• **TASK OBJECTIVE**
Give back all the data exactly, line by line.

═══

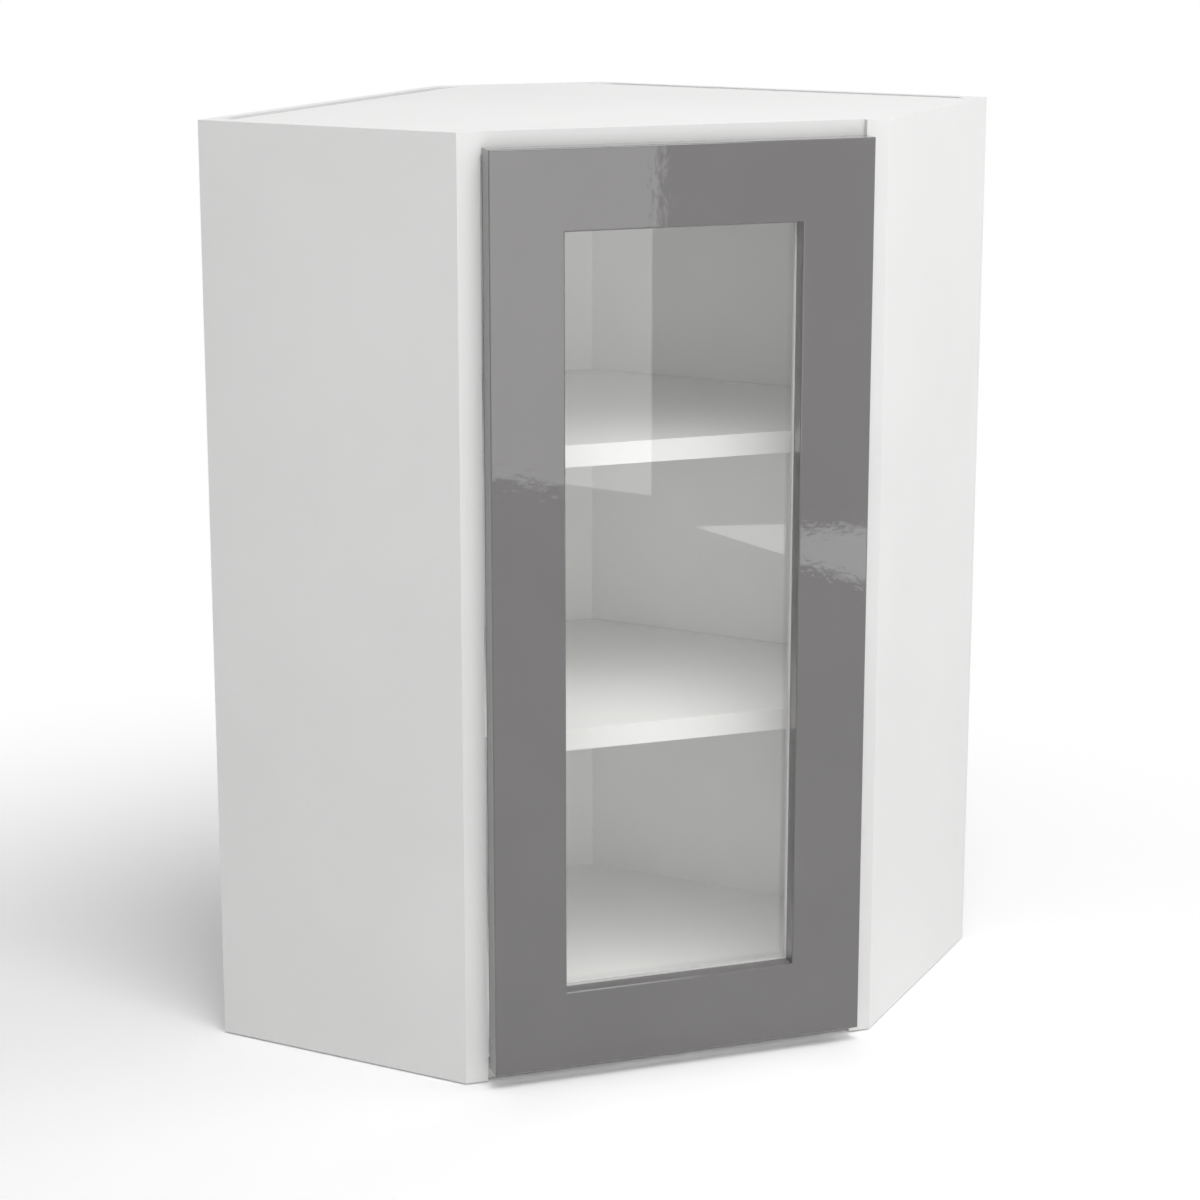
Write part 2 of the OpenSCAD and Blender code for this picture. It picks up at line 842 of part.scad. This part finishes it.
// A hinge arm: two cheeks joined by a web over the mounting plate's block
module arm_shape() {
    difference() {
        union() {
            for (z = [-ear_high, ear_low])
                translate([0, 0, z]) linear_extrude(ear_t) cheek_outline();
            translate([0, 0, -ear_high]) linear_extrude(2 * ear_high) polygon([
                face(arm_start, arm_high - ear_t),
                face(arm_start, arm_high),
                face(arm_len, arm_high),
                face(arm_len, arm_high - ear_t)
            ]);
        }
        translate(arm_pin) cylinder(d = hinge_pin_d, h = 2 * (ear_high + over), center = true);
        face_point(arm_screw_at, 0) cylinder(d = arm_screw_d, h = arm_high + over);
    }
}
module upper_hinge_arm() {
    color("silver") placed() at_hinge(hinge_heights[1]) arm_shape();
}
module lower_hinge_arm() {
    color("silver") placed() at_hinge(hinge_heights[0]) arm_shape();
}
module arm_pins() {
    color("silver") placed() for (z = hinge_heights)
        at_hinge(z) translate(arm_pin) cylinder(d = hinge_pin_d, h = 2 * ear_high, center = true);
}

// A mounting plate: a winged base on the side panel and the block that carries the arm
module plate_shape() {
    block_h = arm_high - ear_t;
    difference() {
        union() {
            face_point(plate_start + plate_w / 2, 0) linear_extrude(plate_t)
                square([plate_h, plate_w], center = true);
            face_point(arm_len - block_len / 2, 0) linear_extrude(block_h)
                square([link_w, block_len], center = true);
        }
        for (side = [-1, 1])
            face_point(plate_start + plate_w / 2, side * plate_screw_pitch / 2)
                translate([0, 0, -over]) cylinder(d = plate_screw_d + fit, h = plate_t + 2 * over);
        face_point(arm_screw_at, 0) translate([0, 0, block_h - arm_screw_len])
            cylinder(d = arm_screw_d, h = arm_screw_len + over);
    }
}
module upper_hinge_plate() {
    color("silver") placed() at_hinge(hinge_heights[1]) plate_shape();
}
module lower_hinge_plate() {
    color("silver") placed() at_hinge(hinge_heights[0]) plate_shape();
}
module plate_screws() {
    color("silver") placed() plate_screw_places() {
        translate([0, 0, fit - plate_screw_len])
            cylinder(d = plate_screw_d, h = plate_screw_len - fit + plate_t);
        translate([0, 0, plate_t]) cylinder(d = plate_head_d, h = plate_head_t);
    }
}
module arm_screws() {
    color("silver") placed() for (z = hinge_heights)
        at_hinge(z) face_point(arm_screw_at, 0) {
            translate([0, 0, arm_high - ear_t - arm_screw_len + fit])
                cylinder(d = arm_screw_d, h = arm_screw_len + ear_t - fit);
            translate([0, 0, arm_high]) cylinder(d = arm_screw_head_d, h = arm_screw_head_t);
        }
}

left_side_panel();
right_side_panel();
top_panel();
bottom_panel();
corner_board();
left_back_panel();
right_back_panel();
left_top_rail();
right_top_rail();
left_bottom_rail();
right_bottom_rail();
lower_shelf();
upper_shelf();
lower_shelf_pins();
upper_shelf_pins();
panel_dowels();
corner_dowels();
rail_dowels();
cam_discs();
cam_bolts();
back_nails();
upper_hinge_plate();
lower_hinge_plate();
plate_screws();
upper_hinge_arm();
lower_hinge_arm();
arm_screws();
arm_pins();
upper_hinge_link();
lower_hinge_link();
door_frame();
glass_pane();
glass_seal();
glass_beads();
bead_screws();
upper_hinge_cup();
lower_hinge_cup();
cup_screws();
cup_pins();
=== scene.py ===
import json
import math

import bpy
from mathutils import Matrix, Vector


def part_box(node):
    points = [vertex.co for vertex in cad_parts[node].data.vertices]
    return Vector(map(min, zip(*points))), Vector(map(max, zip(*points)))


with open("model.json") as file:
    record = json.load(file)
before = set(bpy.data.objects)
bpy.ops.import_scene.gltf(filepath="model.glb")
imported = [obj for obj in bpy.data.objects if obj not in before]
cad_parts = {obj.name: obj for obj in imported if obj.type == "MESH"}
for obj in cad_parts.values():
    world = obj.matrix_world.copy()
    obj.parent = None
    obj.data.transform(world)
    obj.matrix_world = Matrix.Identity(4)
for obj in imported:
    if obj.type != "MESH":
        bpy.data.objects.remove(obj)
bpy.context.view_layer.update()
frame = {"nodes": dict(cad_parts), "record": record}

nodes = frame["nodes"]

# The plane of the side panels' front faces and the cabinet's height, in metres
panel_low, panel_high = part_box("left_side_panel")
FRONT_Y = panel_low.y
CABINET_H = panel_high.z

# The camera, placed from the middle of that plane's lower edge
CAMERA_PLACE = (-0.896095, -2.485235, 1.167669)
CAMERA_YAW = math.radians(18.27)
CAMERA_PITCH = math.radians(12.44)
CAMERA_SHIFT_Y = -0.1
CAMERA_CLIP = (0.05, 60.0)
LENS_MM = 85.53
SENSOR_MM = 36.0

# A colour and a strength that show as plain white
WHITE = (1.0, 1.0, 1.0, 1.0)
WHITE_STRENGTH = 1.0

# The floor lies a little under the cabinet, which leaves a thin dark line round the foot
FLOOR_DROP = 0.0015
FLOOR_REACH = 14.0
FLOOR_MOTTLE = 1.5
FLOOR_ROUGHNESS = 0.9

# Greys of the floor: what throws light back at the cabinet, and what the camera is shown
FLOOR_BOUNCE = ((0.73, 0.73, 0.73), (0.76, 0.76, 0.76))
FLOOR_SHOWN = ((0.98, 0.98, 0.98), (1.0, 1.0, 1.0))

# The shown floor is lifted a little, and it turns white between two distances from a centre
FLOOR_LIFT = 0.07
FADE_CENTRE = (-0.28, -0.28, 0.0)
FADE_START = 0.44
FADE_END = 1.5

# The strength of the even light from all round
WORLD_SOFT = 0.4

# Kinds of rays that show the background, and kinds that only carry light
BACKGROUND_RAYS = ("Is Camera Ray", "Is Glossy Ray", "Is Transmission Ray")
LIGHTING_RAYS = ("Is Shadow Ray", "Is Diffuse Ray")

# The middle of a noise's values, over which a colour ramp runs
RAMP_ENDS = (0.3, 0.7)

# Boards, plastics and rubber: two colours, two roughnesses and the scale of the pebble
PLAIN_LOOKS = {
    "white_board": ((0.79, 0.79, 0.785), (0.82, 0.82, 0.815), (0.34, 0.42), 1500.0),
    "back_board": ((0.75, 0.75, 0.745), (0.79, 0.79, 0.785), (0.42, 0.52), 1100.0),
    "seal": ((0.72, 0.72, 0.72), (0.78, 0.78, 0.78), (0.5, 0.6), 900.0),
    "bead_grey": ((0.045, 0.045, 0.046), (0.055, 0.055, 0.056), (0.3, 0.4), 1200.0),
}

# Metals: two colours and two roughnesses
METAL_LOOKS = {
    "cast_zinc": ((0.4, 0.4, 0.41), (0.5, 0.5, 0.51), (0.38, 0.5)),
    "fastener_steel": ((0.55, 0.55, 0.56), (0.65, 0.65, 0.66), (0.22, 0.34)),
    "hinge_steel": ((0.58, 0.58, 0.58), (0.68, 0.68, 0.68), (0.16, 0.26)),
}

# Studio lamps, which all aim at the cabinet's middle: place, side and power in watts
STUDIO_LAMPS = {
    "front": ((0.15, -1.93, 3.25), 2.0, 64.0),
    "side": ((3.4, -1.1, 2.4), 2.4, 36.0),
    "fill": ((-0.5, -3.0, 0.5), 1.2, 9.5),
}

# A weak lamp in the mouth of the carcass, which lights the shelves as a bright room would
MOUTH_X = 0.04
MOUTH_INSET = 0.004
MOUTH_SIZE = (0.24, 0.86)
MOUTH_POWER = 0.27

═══

• **SOLUTION FOR THIS EXERCISE**
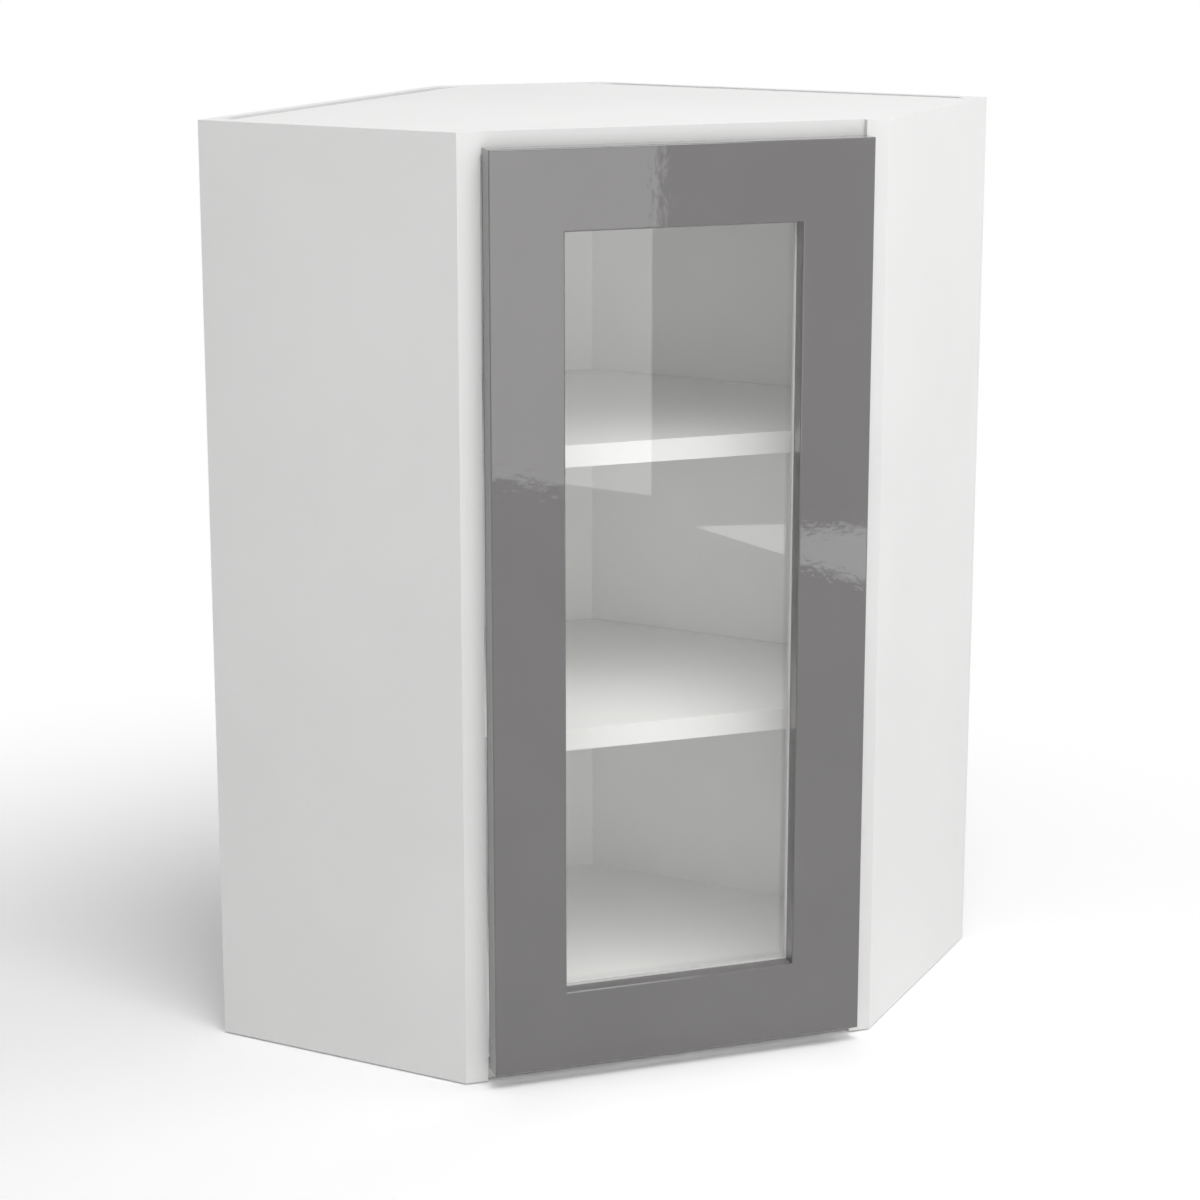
Write part 2 of the OpenSCAD and Blender code for this picture. It picks up at line 842 of part.scad. This part finishes it.
// A hinge arm: two cheeks joined by a web over the mounting plate's block
module arm_shape() {
    difference() {
        union() {
            for (z = [-ear_high, ear_low])
                translate([0, 0, z]) linear_extrude(ear_t) cheek_outline();
            translate([0, 0, -ear_high]) linear_extrude(2 * ear_high) polygon([
                face(arm_start, arm_high - ear_t),
                face(arm_start, arm_high),
                face(arm_len, arm_high),
                face(arm_len, arm_high - ear_t)
            ]);
        }
        translate(arm_pin) cylinder(d = hinge_pin_d, h = 2 * (ear_high + over), center = true);
        face_point(arm_screw_at, 0) cylinder(d = arm_screw_d, h = arm_high + over);
    }
}
module upper_hinge_arm() {
    color("silver") placed() at_hinge(hinge_heights[1]) arm_shape();
}
module lower_hinge_arm() {
    color("silver") placed() at_hinge(hinge_heights[0]) arm_shape();
}
module arm_pins() {
    color("silver") placed() for (z = hinge_heights)
        at_hinge(z) translate(arm_pin) cylinder(d = hinge_pin_d, h = 2 * ear_high, center = true);
}

// A mounting plate: a winged base on the side panel and the block that carries the arm
module plate_shape() {
    block_h = arm_high - ear_t;
    difference() {
        union() {
            face_point(plate_start + plate_w / 2, 0) linear_extrude(plate_t)
                square([plate_h, plate_w], center = true);
            face_point(arm_len - block_len / 2, 0) linear_extrude(block_h)
                square([link_w, block_len], center = true);
        }
        for (side = [-1, 1])
            face_point(plate_start + plate_w / 2, side * plate_screw_pitch / 2)
                translate([0, 0, -over]) cylinder(d = plate_screw_d + fit, h = plate_t + 2 * over);
        face_point(arm_screw_at, 0) translate([0, 0, block_h - arm_screw_len])
            cylinder(d = arm_screw_d, h = arm_screw_len + over);
    }
}
module upper_hinge_plate() {
    color("silver") placed() at_hinge(hinge_heights[1]) plate_shape();
}
module lower_hinge_plate() {
    color("silver") placed() at_hinge(hinge_heights[0]) plate_shape();
}
module plate_screws() {
    color("silver") placed() plate_screw_places() {
        translate([0, 0, fit - plate_screw_len])
            cylinder(d = plate_screw_d, h = plate_screw_len - fit + plate_t);
        translate([0, 0, plate_t]) cylinder(d = plate_head_d, h = plate_head_t);
    }
}
module arm_screws() {
    color("silver") placed() for (z = hinge_heights)
        at_hinge(z) face_point(arm_screw_at, 0) {
            translate([0, 0, arm_high - ear_t - arm_screw_len + fit])
                cylinder(d = arm_screw_d, h = arm_screw_len + ear_t - fit);
            translate([0, 0, arm_high]) cylinder(d = arm_screw_head_d, h = arm_screw_head_t);
        }
}

left_side_panel();
right_side_panel();
top_panel();
bottom_panel();
corner_board();
left_back_panel();
right_back_panel();
left_top_rail();
right_top_rail();
left_bottom_rail();
right_bottom_rail();
lower_shelf();
upper_shelf();
lower_shelf_pins();
upper_shelf_pins();
panel_dowels();
corner_dowels();
rail_dowels();
cam_discs();
cam_bolts();
back_nails();
upper_hinge_plate();
lower_hinge_plate();
plate_screws();
upper_hinge_arm();
lower_hinge_arm();
arm_screws();
arm_pins();
upper_hinge_link();
lower_hinge_link();
door_frame();
glass_pane();
glass_seal();
glass_beads();
bead_screws();
upper_hinge_cup();
lower_hinge_cup();
cup_screws();
cup_pins();
=== scene.py ===
import json
import math

import bpy
from mathutils import Matrix, Vector


def part_box(node):
    points = [vertex.co for vertex in cad_parts[node].data.vertices]
    return Vector(map(min, zip(*points))), Vector(map(max, zip(*points)))


with open("model.json") as file:
    record = json.load(file)
before = set(bpy.data.objects)
bpy.ops.import_scene.gltf(filepath="model.glb")
imported = [obj for obj in bpy.data.objects if obj not in before]
cad_parts = {obj.name: obj for obj in imported if obj.type == "MESH"}
for obj in cad_parts.values():
    world = obj.matrix_world.copy()
    obj.parent = None
    obj.data.transform(world)
    obj.matrix_world = Matrix.Identity(4)
for obj in imported:
    if obj.type != "MESH":
        bpy.data.objects.remove(obj)
bpy.context.view_layer.update()
frame = {"nodes": dict(cad_parts), "record": record}

nodes = frame["nodes"]

# The plane of the side panels' front faces and the cabinet's height, in metres
panel_low, panel_high = part_box("left_side_panel")
FRONT_Y = panel_low.y
CABINET_H = panel_high.z

# The camera, placed from the middle of that plane's lower edge
CAMERA_PLACE = (-0.896095, -2.485235, 1.167669)
CAMERA_YAW = math.radians(18.27)
CAMERA_PITCH = math.radians(12.44)
CAMERA_SHIFT_Y = -0.1
CAMERA_CLIP = (0.05, 60.0)
LENS_MM = 85.53
SENSOR_MM = 36.0

# A colour and a strength that show as plain white
WHITE = (1.0, 1.0, 1.0, 1.0)
WHITE_STRENGTH = 1.0

# The floor lies a little under the cabinet, which leaves a thin dark line round the foot
FLOOR_DROP = 0.0015
FLOOR_REACH = 14.0
FLOOR_MOTTLE = 1.5
FLOOR_ROUGHNESS = 0.9

# Greys of the floor: what throws light back at the cabinet, and what the camera is shown
FLOOR_BOUNCE = ((0.73, 0.73, 0.73), (0.76, 0.76, 0.76))
FLOOR_SHOWN = ((0.98, 0.98, 0.98), (1.0, 1.0, 1.0))

# The shown floor is lifted a little, and it turns white between two distances from a centre
FLOOR_LIFT = 0.07
FADE_CENTRE = (-0.28, -0.28, 0.0)
FADE_START = 0.44
FADE_END = 1.5

# The strength of the even light from all round
WORLD_SOFT = 0.4

# Kinds of rays that show the background, and kinds that only carry light
BACKGROUND_RAYS = ("Is Camera Ray", "Is Glossy Ray", "Is Transmission Ray")
LIGHTING_RAYS = ("Is Shadow Ray", "Is Diffuse Ray")

# The middle of a noise's values, over which a colour ramp runs
RAMP_ENDS = (0.3, 0.7)

# Boards, plastics and rubber: two colours, two roughnesses and the scale of the pebble
PLAIN_LOOKS = {
    "white_board": ((0.79, 0.79, 0.785), (0.82, 0.82, 0.815), (0.34, 0.42), 1500.0),
    "back_board": ((0.75, 0.75, 0.745), (0.79, 0.79, 0.785), (0.42, 0.52), 1100.0),
    "seal": ((0.72, 0.72, 0.72), (0.78, 0.78, 0.78), (0.5, 0.6), 900.0),
    "bead_grey": ((0.045, 0.045, 0.046), (0.055, 0.055, 0.056), (0.3, 0.4), 1200.0),
}

# Metals: two colours and two roughnesses
METAL_LOOKS = {
    "cast_zinc": ((0.4, 0.4, 0.41), (0.5, 0.5, 0.51), (0.38, 0.5)),
    "fastener_steel": ((0.55, 0.55, 0.56), (0.65, 0.65, 0.66), (0.22, 0.34)),
    "hinge_steel": ((0.58, 0.58, 0.58), (0.68, 0.68, 0.68), (0.16, 0.26)),
}

# Studio lamps, which all aim at the cabinet's middle: place, side and power in watts
STUDIO_LAMPS = {
    "front": ((0.15, -1.93, 3.25), 2.0, 64.0),
    "side": ((3.4, -1.1, 2.4), 2.4, 36.0),
    "fill": ((-0.5, -3.0, 0.5), 1.2, 9.5),
}

# A weak lamp in the mouth of the carcass, which lights the shelves as a bright room would
MOUTH_X = 0.04
MOUTH_INSET = 0.004
MOUTH_SIZE = (0.24, 0.86)
MOUTH_POWER = 0.27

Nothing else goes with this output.